9/5/15: Band blows right through the end of CDT and keeps going. Trey switches on the echo almost immediately. Page to clav.  
9/5/15: Echo-jamming, but it's kept different than most echo-jams so far this year by Fish's continuing driving beat.  
9/5/15: Trey switching to melody now. Fish picking up the beat even more. Page to piano.  
9/5/15: Bass bombs.  
9/5/15: Descending three-chord progression pushing things further toward bliss-rock territory.  
9/5/15: Trey just pulled a 180, pushing things back into a mellower, darker space.  

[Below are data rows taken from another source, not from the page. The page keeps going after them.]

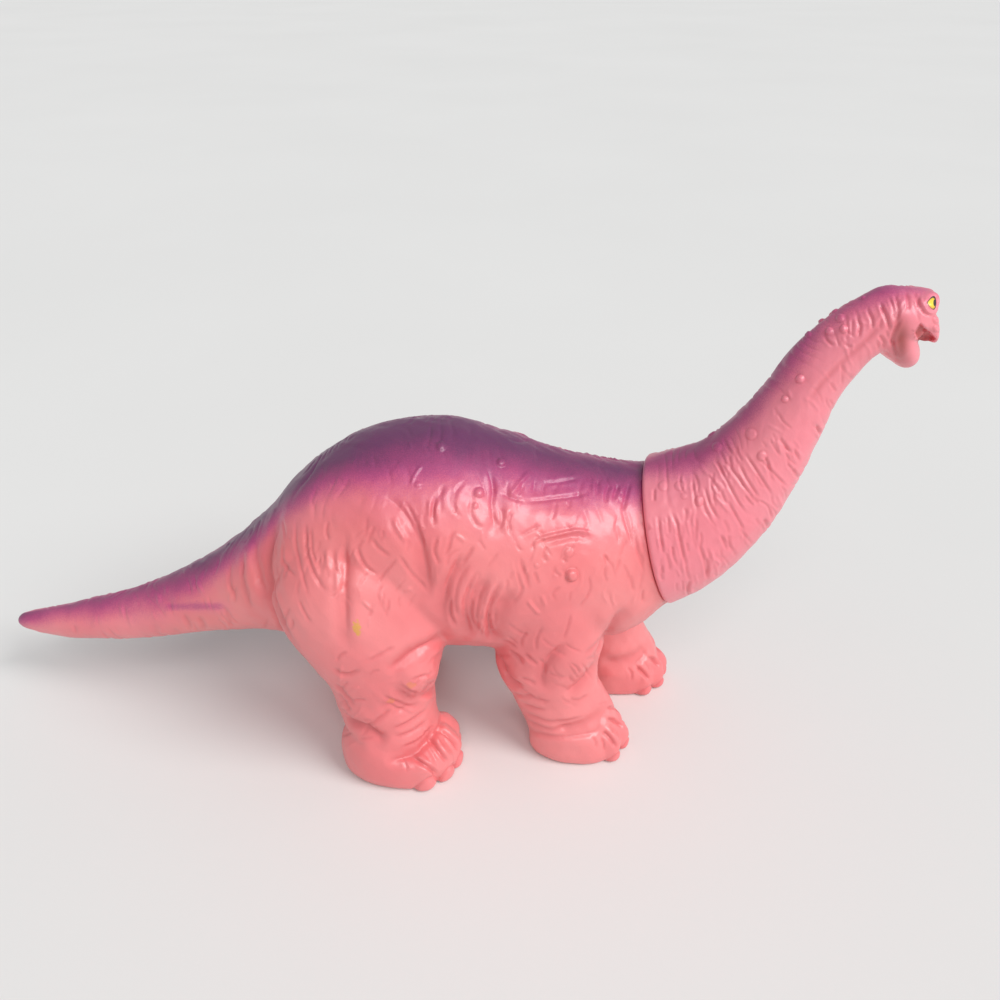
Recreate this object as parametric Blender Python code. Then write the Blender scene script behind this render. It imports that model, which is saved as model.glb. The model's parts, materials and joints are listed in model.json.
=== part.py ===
"""A long-necked toy dinosaur in soft vinyl, standing in mid step.

It comes apart into two hollow mouldings. One is the body with its tail and four legs, the other is
the neck with its head. A grooved plug on the neck snaps through a lipped hole in the front of the
body, so the neck turns there. Metres, +X towards the head, +Y to the dinosaur's left, +Z up.
"""

import bmesh
import bpy
import numpy as np
from mathutils import Vector

# Trunk: from the middle of the neck seam back to the rump.
TRUNK_LENGTH = 0.124
TRUNK_HEIGHT = 0.0743
TRUNK_DEPTH = 0.0746
TRUNK_WIDTH = 0.0680

# Tail: from the rump to its tip, which swings to the left.
TAIL_LENGTH = 0.100
TAIL_THICKNESS = 0.0354
TAIL_SWAY = 0.020
TAIL_PITCH_DEG = 22.0
TAIL_TURN_DEG = 10.0

# Neck seam: where the neck meets the body, tilted up and turned a little to the right.
SEAM_HEIGHT = 0.0738
BODY_RIM_RADIUS = 0.0228
NECK_RIM_RADIUS = 0.0240
NECK_RIM_LIFT = 0.0008
SEAM_PITCH_DEG = 15.5
SEAM_TURN_DEG = -12.0

# Neck and head.
NECK_REACH = 0.054
NECK_RISE = 0.0745
NECK_SWAY = 0.010
NECK_THICKNESS = 0.0470
HEAD_LENGTH = 0.0155
HEAD_DEPTH = 0.0190
HEAD_WIDTH = 0.0176
BROW_RADIUS = 0.0027
EYE_RADIUS = 0.0023

# Hind legs.
HIP_BACK = 0.0935
HIP_HEIGHT = 0.0880
HIND_STANCE = 0.0235
THIGH_LENGTH = 0.0520
THIGH_WIDTH = 0.0340
HIND_STEP = 0.0100
HIND_FOOT_AHEAD = 0.0101
HIND_FOOT_STANCE = 0.0237
HIND_FOOT_LENGTH = 0.0398
HIND_FOOT_WIDTH = 0.0334
HIND_FOOT_HEIGHT = 0.0205
HIND_FOOT_TURN_DEG = 9.0
KNEE_RADIUS = 0.0095

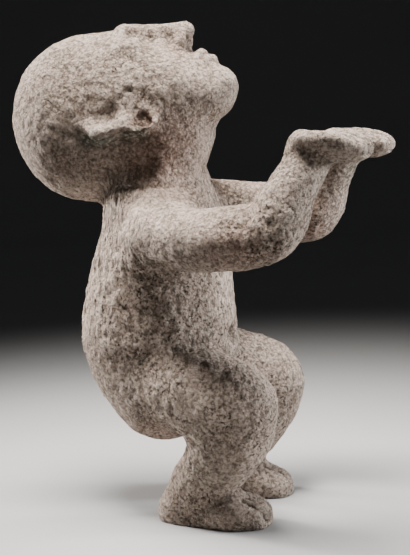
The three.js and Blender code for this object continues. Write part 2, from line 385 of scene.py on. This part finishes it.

9/5/15: Move into echo-funk territory now.  
9/5/15: NICE segue into Twist.  
9/5/15: The way that jam slowly morphed into Twist (with Trey singing the opening lines over the jam, even) was awesome.  
9/5/15: Wind-down breakdown over the chorus instead of the usual chords.  
9/5/15: Soft, mellow, blues jamming during this Twist.  
9/5/15: Fish mixing up the beat now.  
9/5/15: Rather than propelling the jam, that shift in beat seems to have killed it. Fading out, > Mercury.  
9/5/15: Love Mercury. I hope there's a studio version coming in the near future.  
9/5/15: This version gets an extended, dark rock outro tacked onto it.  
9/5/15: Page moves over to the organ, but Trey starts up Light instead.  
9/5/15: First few minutes of the jam here are the usual arpeggios.  
9/5/15: Shifting to distorted chording at about 6:00.  
9/5/15: Page with some jazzy stylings on the electric piano. Very 2001-sounding, with angry chords crashing over it.  
9/5/15: Distortion getting less angry and more spacey. Page continues his 2001-esque playing.  
9/5/15: Jam winds down and makes a nice transition into Wingsuit.  
9/5/15: Rock and Roll is a neat call here.  
9/5/15: This Rock and Roll jam is pretty much guitar-shredding madness immediately. Wow.  
9/5/15: Page: 'Thank you, dicks. All of you.'  
9/5/15: Sleeping Monkey.  
9/5/15: Monkey > Hood.
9/5/15: Got distracted, sorry. Back for Hood.  
9/5/15: Really, really gorgeous interplay between Trey and Page to start this jam.  
9/5/15: Great ending, with Page-only piano -> Day In the Life.  
9/5/15: That is the first sub-10-minute Hood I've heard in a LONG time, and yet it was fantastic. That solo. Wow.